La simplicité du dispositif resserre l’attention sur les quatre protagonistes, ce qui contribue à valoriser davantage encore les liens et les tensions qui les unissent. Les voix se marient superbement. Dans le rôle de Hannah, la soprano Maria Bagalà déploie des trésors de délicatesse et de tendresse amoureuse, avec par endroits, une pointe d’accent, sans que cela ne nuise à la beauté du texte et à l’émotion qui se dégage de son chant. Dans le rôle de Ruth, la mezzo Shakèd Bar fait montre de toute la force de caractère de la jeune femme et donne chair à des sentiments mêlés déferlant en émotions extrêmes. La jeune chanteuse est dotée d’un tempérament de feu et d’une vraie présence scénique. De son très beau timbre de haute-contre à la française, David Tricou lui tient tête avantageusement dans le rôle de Mohammed et pour compléter cette harmonieuse distribution, le baryton Jean-Luc Ballestra possède l’autorité et la douceur qui lui permettent de rendre crédible la profondeur et la force de l’amour qui est en lui et irradie abondamment. La direction précise et ciselée d’Arthur Fagen permet à l’Orchestre National de Metz en formation réduite de mettre en valeur chaque instrument.
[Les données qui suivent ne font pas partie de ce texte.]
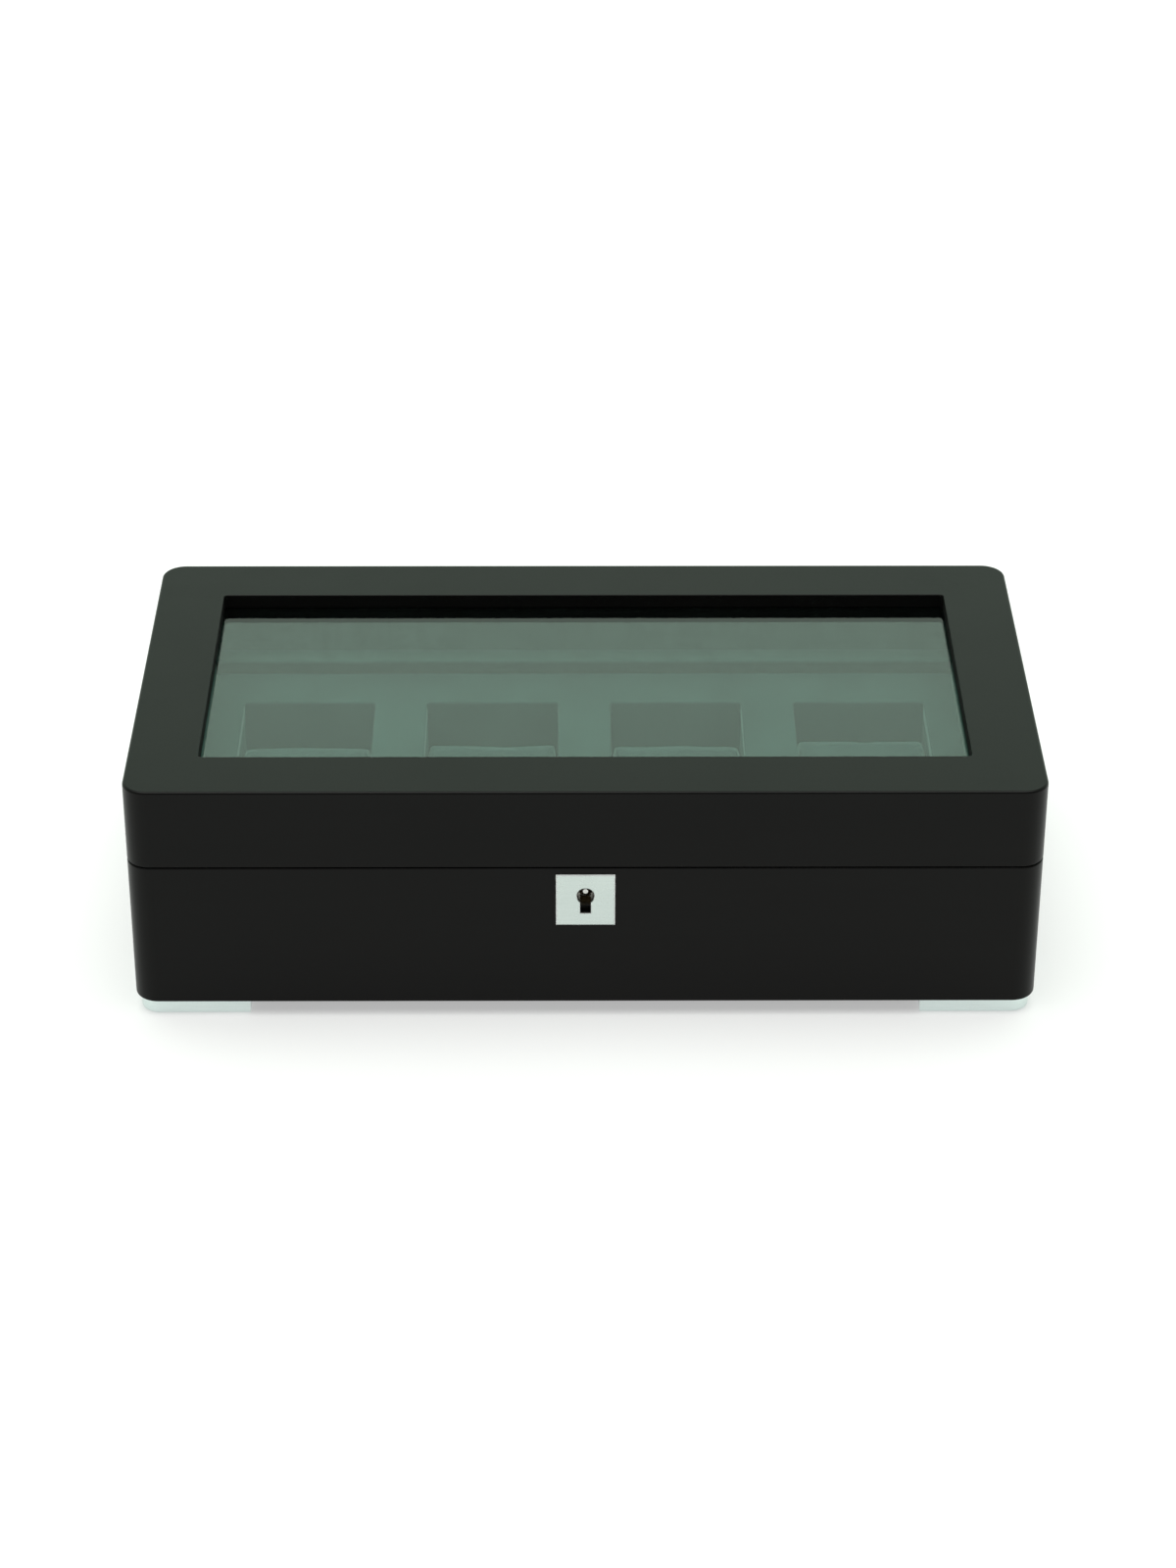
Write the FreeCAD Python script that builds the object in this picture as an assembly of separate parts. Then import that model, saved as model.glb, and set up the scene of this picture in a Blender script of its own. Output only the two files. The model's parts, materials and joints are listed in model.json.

À Modèle, le spectacle va être donné en langue italienne, ce qui donne furieusement envie d’aller écouter la même distribution confrontée à un nouveau texte, pour compléter la découverte et l’appréciation de cette œuvre riche et foisonnante. Il faut espérer que le public italien sera plus curieux que les amateurs messins, d’ordinaire au rendez-vous mais étrangement absents ici, comme si le thème du sujet leur avait fait peur. Les rangs étaient bien clairsemés dans le joli théâtre, ce qui est bien dommage pour cette œuvre humaniste, ne prenant parti pour personne mais profondément cathartique et tellement d’actualité.